A 2021 HBO documentary suggested that Ron Watkins was the author of many of the almost 5,000 Q drops while he was working at 8kun, while a separate forensic analysis of the drops also found empirical similarities between his writing style and Q’s.
But ultimately, to QAnon followers who have spent years suspending disbelief, the details of how the Q drops were posted matter very little.
“It doesn’t really matter who’s behind the keyboard. What matters is whether Q’s followers accept the new content as genuine, and what they go on to do with it. They’re falling all over themselves to accept it as real,” the Q Origins researcher said.
And across the platforms to which QAnon has retreated to after being mostly banned from mainstream platforms like Facebook, Twitter, and YouTube, followers celebrated the return as a sign that they were right all along.
Many of the followers reiterated their support after Q wrote “remember your oath” in their second new drop on Friday night. The oath, known as the digital soldier oath, is the same one taken by all federal employees, but with the QAnon phrase “Where we go one we go all” appended to the end.
It was popularized by disgraced former national security adviser Michael Flynn, who posted a video of him and his family taking the oath on July 4, 2020.
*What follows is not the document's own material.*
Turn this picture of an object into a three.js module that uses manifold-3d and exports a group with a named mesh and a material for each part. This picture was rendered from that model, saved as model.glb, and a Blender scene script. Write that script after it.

For the families of those who have fallen under QAnon’s spell, the return of Q is a devastating blow, especially to those who felt they’d made progress in trying to get their family members back.
One of the most damaging aspects of QAnon in the period since Q last posted is the emergence of an offshoot group that believes JFK is about to be resurrected. A group of believers has spent the last eight months following a leader known as Negative 48, cutting all ties with their families, and spending huge sums of money on travel to and from Dallas, where their leader has told them the assassinated president and his dead son JFK Jr. will reappear.
A group of concerned family members has been working together to convince their loved ones to leave the group and return home. Some had recently promised to come home by the end of the month, but after this weekend’s Q drops, they doubled down on their belief in the conspiracy theory.
“It has screwed with families again who were told by their loved ones they may be home at the end of June,” Karma, an open-source researcher who is helping those families, told VICE News. “We had worked hard to get to this point, for a Q drop to happen and now they want to stay.”